Buckholtz will still be required to sell some of his precious metals to provide funds in lieu of those he would have received upon foreclosure of the debtors’ property. If the precious metals appreciate in price in the period between the sale of either the gold or silver and the time the debtors repay Buckholtz, and the appreciation is in excess of 10.5%, Buckholtz will not have received the indubitable equivalent of his lien, which note it secures is long overdue and upon which he could have foreclosed had it not been for the automatic stay. Accordingly, upon notice to the debtors of a sale of either gold or silver and of the price received by Buckholtz, thereafter upon repayment by the debtors of their obligation Buckholtz will be entitled to receive the appreciation, if any, in excess of the 10.5% per annum simple interest provided for above on the quantity sold. In essence, the debtors will be giving Buckholtz an option to repurchase the precious metal he was forced to sell to provide money for his personal needs, so long as the appreciated price at the time the debtors repay the loan
is m excess of 10.5% per annum interest at the time it was sold by Buekholtz.

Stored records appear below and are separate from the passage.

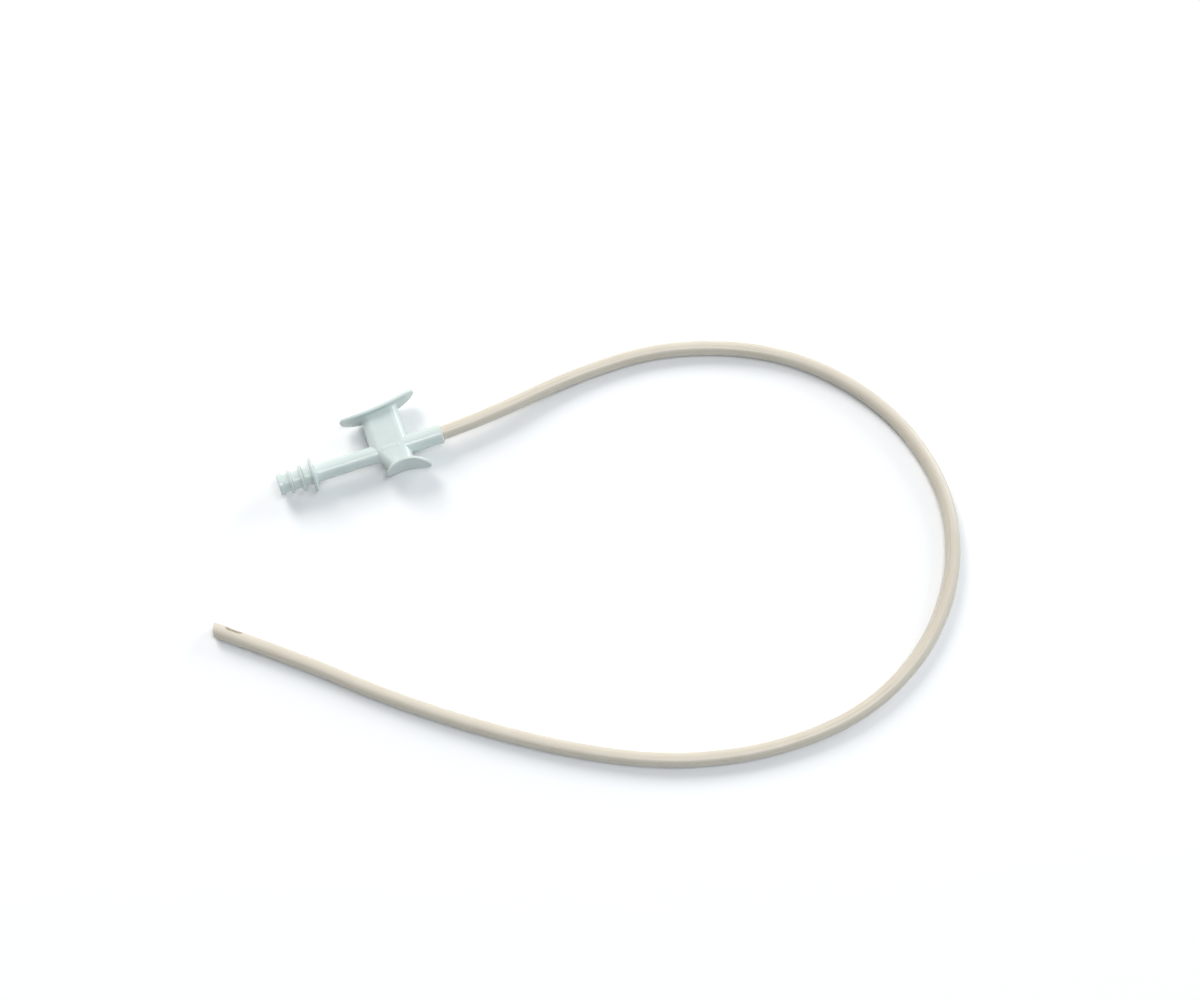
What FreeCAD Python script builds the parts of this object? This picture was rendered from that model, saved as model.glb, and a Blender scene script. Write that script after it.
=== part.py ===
import FreeCAD, Part
import math
import os
from FreeCAD import Placement, Rotation, Vector

os.makedirs("parts", exist_ok=True)

# Suction catheter: a moulded thumb-control connector with a flexible tube bonded into its socket.
# It lies on its side. The barrel runs along X, its barbed nipple at -X and its tube socket at +X.
# The thumb plate is on the +Y side and the finger plate on the -Y side. All sizes are in millimetres.

# Width that the flange and both plates share, so that the connector lies level on all three
level_width = 11.1

# Tube and the socket that it is bonded into
tube_radius = 2.335
tube_bore_radius = 1.65
socket_depth = 9.0
bond_gap = 0.03
socket_mouth_chamfer = 0.25

# Barrel, with a thicker sleeve round the socket that starts inside the tower
barrel_length = 55.0
barrel_radius = 2.9
lumen_radius = 1.8
sleeve_stand = 0.2
end_rounding = 0.35

# Nipple: a lip round its mouth, then barbs that slope up to a crest and fall steeply behind it.
# The last barb is the flange.
lip_radius = 3.55
lip_length = 1.4
mouth_chamfer = 0.5
neck_radius = 2.9
first_crest = 4.3
barb_pitch = 3.8
barb_land = 0.9
barb_rise = 0.35
barb_back = 0.4
small_barb_radius = 3.95
middle_barb_radius = 4.5
barb_rounding = 0.18
neck_rounding = 0.25

# Tower that carries the control port from the barrel to the thumb plate, a little thicker than the sleeve
tower_from_sleeve_mouth = 17.2
tower_width = 12.6
tower_stand = 0.08
tower_side_flat = 0.25
port_width = 8.6
port_thickness = 3.4
port_side_flat = 0.1
port_mouth_rounding = 0.4

# Raised band where the barrel crosses the flat sides of the tower
band_stand = 0.12
band_end_gap = 0.25
band_rounding = 0.3

# Thumb plate, an oval curved away from the barrel
thumb_plate_distance = 13.95
thumb_plate_length = 26.0
thumb_plate_end_radius = 3.7
thumb_plate_saddle = 2.1
thumb_plate_thickness = 1.15
thumb_plate_tilt = 7.0

# Finger plate, a smaller oval curved the other way and nearer to the tube.
# The stem under it narrows from the tower's section to a foot that the plate overhangs at both ends.
finger_plate_offset = 3.8
overhang_nipple_side = 1.2
overhang_tube_side = 5.0
finger_plate_distance = 6.7
finger_plate_length = 14.8
finger_plate_end_radius = 4.0
finger_plate_saddle = 2.3
finger_plate_thickness = 1.05
finger_plate_tilt = 5.4

# Roundings between the parts of the moulding
plate_rim_rounding = 0.4
plate_blend = 0.6
barrel_blend = 0.3
flange_blend = 0.6

# Open end of the tube, cut at a slant, with two eyes in its wall
tip_slant = 17.7
eye_length = 5.5
eye_width = 2.4
eye_end_flat = 0.1
seen_eye_from_tip = 6.2
other_eye_from_tip = 13.0
eye_lift = 28.0

# Sizes and places that follow
flange_radius = level_width / 2
socket_radius = tube_radius + bond_gap
sleeve_radius = barrel_radius + sleeve_stand
tower_centre = barrel_length - tower_from_sleeve_mouth
tower_thickness = 2 * (sleeve_radius + tower_stand)
tower_side_rounding = tower_thickness / 2 - tower_side_flat
band_radius = tower_thickness / 2 + band_stand
band_length = tower_width - 2 * (tower_side_rounding + band_end_gap)
stem_foot_width = finger_plate_length - overhang_nipple_side - overhang_tube_side
stem_foot_centre = tower_centre + finger_plate_offset + (overhang_nipple_side - overhang_tube_side) / 2
axis_height = level_width / 2
floor_height = tube_radius

X_AXIS = Vector(1, 0, 0)
Z_AXIS = Vector(0, 0, 1)
QUARTER_TURN = 90.0
HALF_TURN = 180.0
FULL_TURN = 360.0
SAME_PLACE = 0.001
SMOOTH_ANGLE = math.radians(5)
SEAM_TESTS = 5


def plate_reach(distance, length, saddle, tilt):
    """Distance from the barrel's axis to the end of a plate that stands farthest out."""
    slope = math.radians(tilt)
    return distance + length / 2 * math.sin(slope) + saddle * math.cos(slope)


thumb_reach = plate_reach(
    thumb_plate_distance, thumb_plate_length, thumb_plate_saddle, thumb_plate_tilt)
finger_reach = plate_reach(
    finger_plate_distance, finger_plate_length, finger_plate_saddle, finger_plate_tilt)

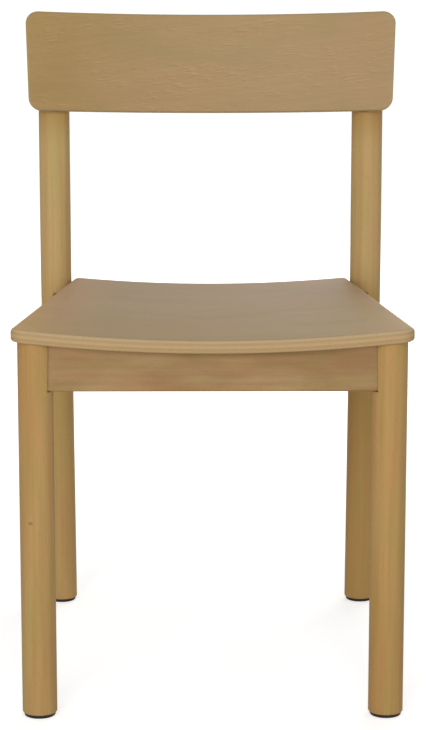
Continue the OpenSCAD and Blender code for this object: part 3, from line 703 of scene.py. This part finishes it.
# Turned brass: a warm yellow metal with fine, half-blurred marks of the tool
def machined_brass(name):
    material = bare_material(name)
    tree = material.node_tree
    place = add(tree, "ShaderNodeTexCoord").outputs["Object"]
    # Turning marks are 0.1 mm apart; they are drawn 0.5 mm apart so that they show
    spread = add(tree, "ShaderNodeMapping", {"Scale": (200, 200, 2000)}, {"Vector": place})
    marks = add(tree, "ShaderNodeTexNoise", {"Scale": 1.0, "Detail": 2}, {"Vector": spread.outputs[0]})
    colour = add(tree, "ShaderNodeValToRGB",
                 {"stops": [(0.3, linear("#B8944A")), (0.7, linear("#CDAE66"))]},
                 {"Fac": marks.outputs["Fac"]})
    gloss = add(tree, "ShaderNodeMapRange", {"To Min": 0.22, "To Max": 0.4},
                {"Value": marks.outputs["Fac"]})
    surface = add(tree, "ShaderNodeBsdfPrincipled", {"Metallic": 1.0},
                  {"Base Color": colour.outputs[0], "Roughness": gloss.outputs[0]})
    add(tree, "ShaderNodeOutputMaterial", {}, {"Surface": surface.outputs[0]})
    return material


refinish(["seat_inserts", "backrest_inserts"], machined_brass("turned_brass_insert"))


# Backrest board
# The same pressed plywood, 12 mm thick, bent to a hollow that takes the back, a little wider at its top.
# Its corners are rounded and its edges eased. It lies in the posts' housings and is bolted from behind.

BOARD_THICKNESS = 0.012
BOARD_FRONT_RADIUS = 0.655
# The flat plate's half widths along its lower and upper edge, where its corners' roundings start, how much
# narrower its back face is before it is bent, and its arris and strips
BOARD_BOTTOM_HALF = 0.238217
BOARD_TOP_HALF = 0.243039
BOARD_BOTTOM_CORNER = 0.01545
BOARD_TOP_CORNER = 0.01658
BOARD_BACK_SHARE = 0.98116
BOARD_ARRIS = 0.0025
BOARD_STRIP = 0.0125

board = plate("backrest_board_pressed", low_z=-BOARD_HEIGHT / 2, high_z=BOARD_HEIGHT / 2,
              half_widths=(BOARD_BOTTOM_HALF, BOARD_TOP_HALF), thickness=BOARD_THICKNESS,
              far_share=BOARD_BACK_SHARE, corners=(BOARD_BOTTOM_CORNER, BOARD_TOP_CORNER),
              arrises=(BOARD_ARRIS, BOARD_ARRIS), strip=BOARD_STRIP)
bend(board, -BOARD_FRONT_RADIUS)
front_face = BOARD_AXIS + Vector((0, BOARD_FRONT_RADIUS * math.cos(BOARD_RAKE),
                                  -BOARD_FRONT_RADIUS * math.sin(BOARD_RAKE)))
move_in_mesh(board, (-BOARD_RAKE, 0, 0), front_face)
smooth(board, degrees=25)
board.data.materials.append(veneered_plywood(
    "pressed_birch_plywood_board", BOARD_THICKNESS, ["#A08B60", "#A58960", "#AF9266", "#A58960", "#A08B60"],
    [(0.0, "#A28350"), (0.4, "#A18457"), (1.0, "#A4875E")],
    change=((0, 0, 1), -0.06, 0.06, (1.0, 1.01, 1.0)), pore="#7C5D34", rim_highlight_tone="#C4AB78", rough=0.55,
    shine=0.4))
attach(board, "root")
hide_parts("backrest_board")


# Bolts and plugs of the backrest
# Two zinc-plated socket bolts with washers go through each post into the board. Turned beech plugs cover
# them. The plugs are cut flush, so that they show their end grain on the back of the posts.

refinish(["backrest_bolts", "backrest_washers"], zinc)
refinish(["backrest_plugs"],
         lacquered_beech("end_grain_beech_plug", ALONG_Y, "#A58152", "#9C7646", "#7E5830"))


# Glides
# Black moulded nylon discs, 4 mm thick with a rounded rim, nailed under the feet with zinc-plated nails.
# Their undersides are scuffed by the floor.


# Moulded nylon: near black with a fine matt grain from the mould, and a little greyer where it is scuffed
def moulded_nylon(name):
    material = bare_material(name)
    tree = material.node_tree
    place = add(tree, "ShaderNodeTexCoord").outputs["Object"]
    # Mould grain of 0.2 mm, drawn at 0.6 mm, and scuffs about 8 mm long
    grain = add(tree, "ShaderNodeTexNoise", {"Scale": 1000 / 0.6, "Detail": 1}, {"Vector": place})
    scuff = add(tree, "ShaderNodeTexNoise", {"Scale": 1000 / 8, "Detail": 3, "Distortion": 1.0},
                {"Vector": place})
    wear = add(tree, "ShaderNodeMapRange", {"From Min": 0.52, "From Max": 0.72},
               {"Value": scuff.outputs["Fac"]})
    colour = add(tree, "ShaderNodeMix",
                 {"data_type": "RGBA", MIX_A: linear("#150F0A"), MIX_B: linear("#2E2823")},
                 {0: wear.outputs[0]})
    gloss = add(tree, "ShaderNodeMapRange", {"To Min": 0.42, "To Max": 0.6},
                {"Value": grain.outputs["Fac"]})
    relief = add(tree, "ShaderNodeBump", {"Strength": 0.3, "Distance": 0.0001},
                 {"Height": grain.outputs["Fac"]})
    surface = add(tree, "ShaderNodeBsdfPrincipled", {"IOR": 1.53, "Specular IOR Level": 0.25},
                  {"Base Color": colour.outputs[MIXED], "Roughness": gloss.outputs[0],
                   "Normal": relief.outputs[0]})
    add(tree, "ShaderNodeOutputMaterial", {}, {"Surface": surface.outputs[0]})
    return material


refinish(["front_left_glide", "front_right_glide", "back_left_glide", "back_right_glide"],
         moulded_nylon("black_nylon_moulded"))
refinish(["glide_nails"], zinc)


# Studio
# A wide white paper floor and an even white surround, as for a catalogue picture, with one broad soft lamp
# in front, a little above the camera and to its left, and a weaker one behind. The paper is seen as white,
# and a little less so under the chair, where it keeps the feet's soft shadows.

LAMP_AIM = Vector((0, 0, 0.45))


# 1 for rays that look at a surface, also in a reflection or through glass, and 0 for those that light it
def looked_at(tree):
    ray = add(tree, "ShaderNodeLightPath")
    seen = add(tree, "ShaderNodeMath", {"operation": "MAXIMUM"},
               {0: ray.outputs["Is Camera Ray"], 1: ray.outputs["Is Glossy Ray"]})
    return add(tree, "ShaderNodeMath", {"operation": "MAXIMUM"},
               {0: seen.outputs[0], 1: ray.outputs["Is Transmission Ray"]}).outputs[0]


bpy.ops.mesh.primitive_plane_add(size=80, location=(0, 0, 0))
floor = bpy.context.object
floor.name = "studio_floor"
paper = bare_material("white_paper_floor")
paper_tree = paper.node_tree
matt = add(paper_tree, "ShaderNodeBsdfDiffuse", {"Color": linear("#E6E6E6")})
floor_place = add(paper_tree, "ShaderNodeTexCoord").outputs["Object"]
reach = add(paper_tree, "ShaderNodeVectorMath", {"operation": "LENGTH"}, {0: floor_place})
paper_level = add(paper_tree, "ShaderNodeMapRange",
                  {"From Min": 0.4, "From Max": 1.2, "To Min": 0.53, "To Max": 0.74},
                  {"Value": reach.outputs["Value"]})
paper_glow = add(paper_tree, "ShaderNodeEmission", {"Color": (1, 1, 1, 1)},
                 {"Strength": paper_level.outputs[0]})
bright = add(paper_tree, "ShaderNodeAddShader", {}, {0: matt.outputs[0], 1: paper_glow.outputs[0]})
shown = add(paper_tree, "ShaderNodeMixShader", {},
            {0: looked_at(paper_tree), 1: matt.outputs[0], 2: bright.outputs[0]})
add(paper_tree, "ShaderNodeOutputMaterial", {}, {"Surface": shown.outputs[0]})
floor.data.materials.append(paper)

surround = bpy.data.worlds.new("white_surround")
bpy.context.scene.world = surround
surround.use_nodes = True
surround_tree = surround.node_tree
surround_tree.nodes.clear()
surround_level = add(surround_tree, "ShaderNodeMapRange", {"To Min": 0.42, "To Max": 1.0},
                     {"Value": looked_at(surround_tree)})
surround_glow = add(surround_tree, "ShaderNodeBackground", {"Color": (1, 1, 1, 1)},
                    {"Strength": surround_level.outputs[0]})
add(surround_tree, "ShaderNodeOutputWorld", {}, {"Surface": surround_glow.outputs[0]})

for name, lamp_place, watts in (("lamp_front", (-0.4, -3.2, 1.35), 72), ("lamp_back", (1.2, 3.2, 1.8), 45)):
    light = bpy.data.lights.new(name, "AREA")
    light.shape = "SQUARE"
    light.size = 2.4
    light.energy = watts
    lamp = bpy.data.objects.new(name, light)
    lamp.location = lamp_place
    lamp.rotation_euler = (LAMP_AIM - lamp.location).to_track_quat("-Z", "Y").to_euler()
    bpy.context.scene.collection.objects.link(lamp)


# Camera
# The photograph was taken with a long lens from a little above the backrest, almost square to the chair.
# The lens, the place and the angles were fitted to the outlines of the legs, the seat and the board.

view = bpy.data.cameras.new("camera")
view.sensor_width = 36
view.lens = 116.2
camera = bpy.data.objects.new("camera", view)
camera.location = (-0.01482, -2.8379, 0.9104)
camera.rotation_euler = [math.radians(angle) for angle in (90 - 10.881, 0.0015, -0.334)]
bpy.context.scene.collection.objects.link(camera)
bpy.context.scene.camera = camera
bpy.context.scene.view_settings.view_transform = "Standard"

The prescribed modification of the automatic stay will meet all the competing considerations of this particular case.. The debtors will be given an opportunity to reorganize their business affairs, but they will not be allowed to rely on their equity cushion to the detriment of Buekholtz. Buekholtz will not be forced to continue a past due loan to the debtors at a 6% interest rate, and although he will be forced to sell some of his precious metals to provide current funds, he will receive any appreciation in excess of 10.5% upon the debtors’ repayment and so will be in a position to reinvest in the same quantity of gold or silver, should he so choose, without detriment. The ruling of the court shall remain in effect until the confirmation of the debtors’ plan or until the determination of any further motion for relief from stay based upon changed circumstances.
An order will be entered accordingly.